_Collected material_
======

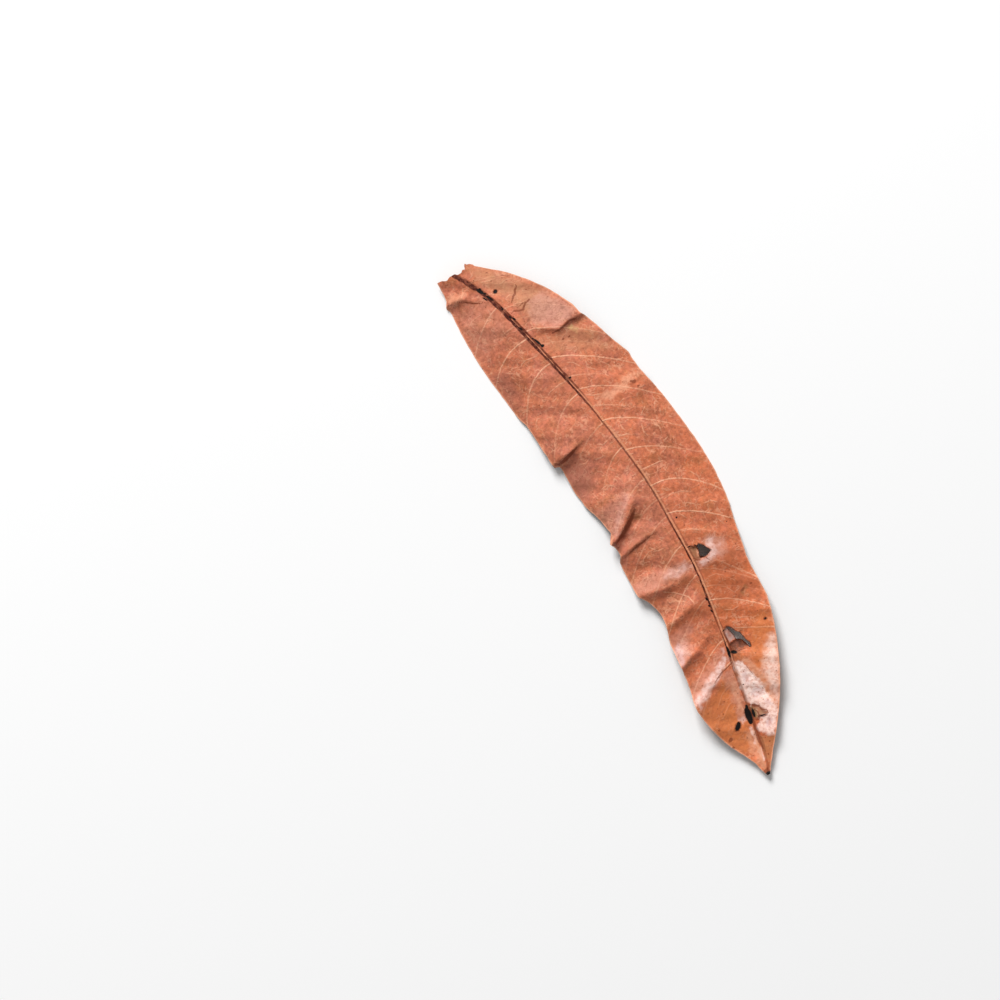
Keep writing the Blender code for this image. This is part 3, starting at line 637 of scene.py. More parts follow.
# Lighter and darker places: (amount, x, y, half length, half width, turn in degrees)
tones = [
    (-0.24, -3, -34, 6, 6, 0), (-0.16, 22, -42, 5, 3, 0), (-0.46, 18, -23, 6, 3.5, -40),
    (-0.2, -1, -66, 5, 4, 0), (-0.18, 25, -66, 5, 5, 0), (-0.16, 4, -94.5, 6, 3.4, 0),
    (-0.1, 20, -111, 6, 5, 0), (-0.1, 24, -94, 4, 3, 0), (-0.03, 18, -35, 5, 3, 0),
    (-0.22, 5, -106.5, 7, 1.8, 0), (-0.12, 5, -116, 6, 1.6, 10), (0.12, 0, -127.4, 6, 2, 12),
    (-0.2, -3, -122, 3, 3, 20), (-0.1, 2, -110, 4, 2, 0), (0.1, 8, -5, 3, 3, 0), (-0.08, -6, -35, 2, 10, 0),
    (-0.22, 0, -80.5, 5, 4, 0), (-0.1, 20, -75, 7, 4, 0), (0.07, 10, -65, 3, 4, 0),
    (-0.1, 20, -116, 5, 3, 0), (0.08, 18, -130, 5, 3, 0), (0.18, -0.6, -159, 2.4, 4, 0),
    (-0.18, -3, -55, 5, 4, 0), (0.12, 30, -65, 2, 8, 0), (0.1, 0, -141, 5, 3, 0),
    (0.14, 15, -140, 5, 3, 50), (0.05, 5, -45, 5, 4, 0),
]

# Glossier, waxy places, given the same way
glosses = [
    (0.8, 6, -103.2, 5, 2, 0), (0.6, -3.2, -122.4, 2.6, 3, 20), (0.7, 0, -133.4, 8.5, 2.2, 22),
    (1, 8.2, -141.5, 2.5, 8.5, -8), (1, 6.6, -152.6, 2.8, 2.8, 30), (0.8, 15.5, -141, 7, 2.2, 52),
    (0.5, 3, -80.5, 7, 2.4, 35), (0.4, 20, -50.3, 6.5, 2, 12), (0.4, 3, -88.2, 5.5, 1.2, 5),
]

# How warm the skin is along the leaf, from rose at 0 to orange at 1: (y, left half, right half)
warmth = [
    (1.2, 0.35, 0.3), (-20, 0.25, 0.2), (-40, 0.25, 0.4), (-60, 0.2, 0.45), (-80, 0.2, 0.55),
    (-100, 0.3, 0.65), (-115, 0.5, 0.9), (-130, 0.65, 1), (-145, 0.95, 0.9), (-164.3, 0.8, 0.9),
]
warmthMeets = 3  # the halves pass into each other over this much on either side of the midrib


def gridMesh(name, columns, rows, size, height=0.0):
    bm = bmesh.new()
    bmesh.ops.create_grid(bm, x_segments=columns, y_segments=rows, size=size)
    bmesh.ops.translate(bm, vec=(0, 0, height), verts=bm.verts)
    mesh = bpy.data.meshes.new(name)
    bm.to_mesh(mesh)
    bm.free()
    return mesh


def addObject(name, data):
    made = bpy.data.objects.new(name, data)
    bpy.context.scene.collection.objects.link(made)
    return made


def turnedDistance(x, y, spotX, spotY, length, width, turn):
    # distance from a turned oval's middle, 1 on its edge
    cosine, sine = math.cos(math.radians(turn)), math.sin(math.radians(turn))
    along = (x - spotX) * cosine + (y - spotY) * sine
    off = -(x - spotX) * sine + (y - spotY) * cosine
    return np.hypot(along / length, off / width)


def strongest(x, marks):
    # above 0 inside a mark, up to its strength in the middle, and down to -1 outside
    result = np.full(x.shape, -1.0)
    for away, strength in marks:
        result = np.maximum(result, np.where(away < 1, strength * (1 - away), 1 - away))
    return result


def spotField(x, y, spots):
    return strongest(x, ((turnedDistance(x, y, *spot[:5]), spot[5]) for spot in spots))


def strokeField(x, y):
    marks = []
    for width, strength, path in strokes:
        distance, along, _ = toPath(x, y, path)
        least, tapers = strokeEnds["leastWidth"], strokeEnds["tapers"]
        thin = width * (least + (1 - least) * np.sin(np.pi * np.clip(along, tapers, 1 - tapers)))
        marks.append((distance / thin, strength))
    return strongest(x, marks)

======

_Exercise instructions_
Set down verbatim only the lines between the start of the data above and the line with "warmthMeets = 3", both boundaries included.

_Solution to this problem_
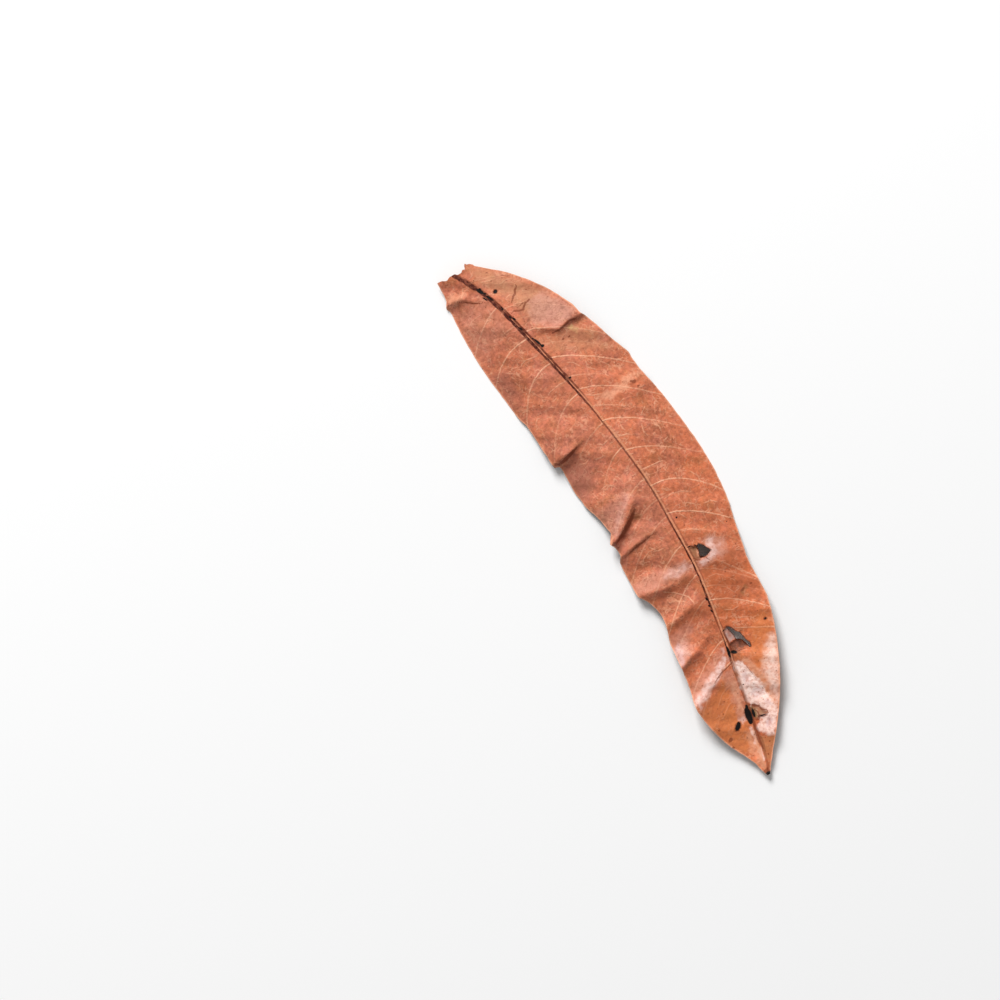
Keep writing the Blender code for this image. This is part 3, starting at line 637 of scene.py. More parts follow.
# Lighter and darker places: (amount, x, y, half length, half width, turn in degrees)
tones = [
    (-0.24, -3, -34, 6, 6, 0), (-0.16, 22, -42, 5, 3, 0), (-0.46, 18, -23, 6, 3.5, -40),
    (-0.2, -1, -66, 5, 4, 0), (-0.18, 25, -66, 5, 5, 0), (-0.16, 4, -94.5, 6, 3.4, 0),
    (-0.1, 20, -111, 6, 5, 0), (-0.1, 24, -94, 4, 3, 0), (-0.03, 18, -35, 5, 3, 0),
    (-0.22, 5, -106.5, 7, 1.8, 0), (-0.12, 5, -116, 6, 1.6, 10), (0.12, 0, -127.4, 6, 2, 12),
    (-0.2, -3, -122, 3, 3, 20), (-0.1, 2, -110, 4, 2, 0), (0.1, 8, -5, 3, 3, 0), (-0.08, -6, -35, 2, 10, 0),
    (-0.22, 0, -80.5, 5, 4, 0), (-0.1, 20, -75, 7, 4, 0), (0.07, 10, -65, 3, 4, 0),
    (-0.1, 20, -116, 5, 3, 0), (0.08, 18, -130, 5, 3, 0), (0.18, -0.6, -159, 2.4, 4, 0),
    (-0.18, -3, -55, 5, 4, 0), (0.12, 30, -65, 2, 8, 0), (0.1, 0, -141, 5, 3, 0),
    (0.14, 15, -140, 5, 3, 50), (0.05, 5, -45, 5, 4, 0),
]

# Glossier, waxy places, given the same way
glosses = [
    (0.8, 6, -103.2, 5, 2, 0), (0.6, -3.2, -122.4, 2.6, 3, 20), (0.7, 0, -133.4, 8.5, 2.2, 22),
    (1, 8.2, -141.5, 2.5, 8.5, -8), (1, 6.6, -152.6, 2.8, 2.8, 30), (0.8, 15.5, -141, 7, 2.2, 52),
    (0.5, 3, -80.5, 7, 2.4, 35), (0.4, 20, -50.3, 6.5, 2, 12), (0.4, 3, -88.2, 5.5, 1.2, 5),
]

# How warm the skin is along the leaf, from rose at 0 to orange at 1: (y, left half, right half)
warmth = [
    (1.2, 0.35, 0.3), (-20, 0.25, 0.2), (-40, 0.25, 0.4), (-60, 0.2, 0.45), (-80, 0.2, 0.55),
    (-100, 0.3, 0.65), (-115, 0.5, 0.9), (-130, 0.65, 1), (-145, 0.95, 0.9), (-164.3, 0.8, 0.9),
]
warmthMeets = 3  # the halves pass into each other over this much on either side of the midrib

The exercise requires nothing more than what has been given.